When one regards the photographs of de Kooning's East Hampton studio that include the present work, it is striking to see how, as a practice, his paintings physically surrounded him. He would glimpse the nearby works, which would then inform the way he approached the canvas on the easel. The energy of one painting flows into another. The expressive lines appear spontaneous and unrehearsed and one sees an astonishing array of original configurations when the paintings are shown together. While limiting himself to a certain proportion of the canvas, the austere palette of primary colors, and flowing brushwork, de Kooning actually opened a new world of possibilities within these strict parameters.
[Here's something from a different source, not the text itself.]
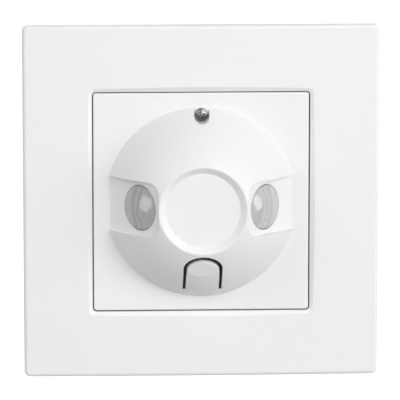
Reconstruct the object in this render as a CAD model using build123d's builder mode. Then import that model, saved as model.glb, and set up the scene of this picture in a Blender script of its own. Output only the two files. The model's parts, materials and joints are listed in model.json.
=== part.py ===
from build123d import *

import math
import os

# A flush wall-mounted motion sensor light switch, in millimetres.
# The wall's surface is the plane Y = 0. The front looks along -Y, +X is to the right and +Z is up.
# A height is a distance in front of the wall, and a depth is a distance behind it.
# The origin is midway between the two box screws, on the back of the steel support plate.

# Shared by every piece
overrun = 2.0  # how far a cut runs past the faces that it opens
seat_gap = 0.1  # between two moulded pieces of one body that sit together
hole_clearance = 0.05  # round a shank or a pin in its own hole
running_clearance = 0.08  # round a piece that turns or slides in its bore

# Cover frame
frame_size = 86.0
frame_corner = 1.4
frame_undercut = 1.0  # how far each side wall draws in from its widest line to the wall
frame_brow_height = 6.2  # where the side walls are widest
frame_crest_height = 9.0
frame_crown_radius = 1300.0
frame_edge_fillet = 0.9
frame_wall = 2.0
window_width = 52.7
window_height = 53.8
window_corner = 1.0
window_bevel_width = 1.2
window_bevel_depth = 0.75
rim_wall = 1.5
rim_back_height = 3.6  # where the rim round the window ends, clear of the box screws' heads
frame_rib_thickness = 1.2
frame_rib_spacing = 24.0

# Insert plate, in the frame's window
insert_gap = 0.3
insert_height = 8.0
insert_thickness = 2.0
insert_corner = 0.7
insert_edge_fillet = 0.35
skirt_wall = 1.2
skirt_back_height = 3.0
head_opening_radius = 21.0
hook_width = 8.0
hook_reach = 0.7
hook_thickness = 0.8
catch_reach = 0.5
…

Drawing toward the end of his long life and career, de Kooning came to personify Abstract Expressionism's august presence for new generations of artists. He was one of the few remaining figures who experienced the full arc of the movement, from its impoverished beginnings of the 1930s and 40s, the coalescing of a formal development in the 1950s and the canonization it received during the following decades. In de Kooning's late pictures, we see new discoveries, freedom and lightness, shared by Matisse's cutouts. Unlike the other late funereal pictures of modern masters such as Pablo Picasso and Andy Warhol, de Kooning's late works focus on life's impulse to create and flourish. We find no finality in de Kooning's work, just open possibility.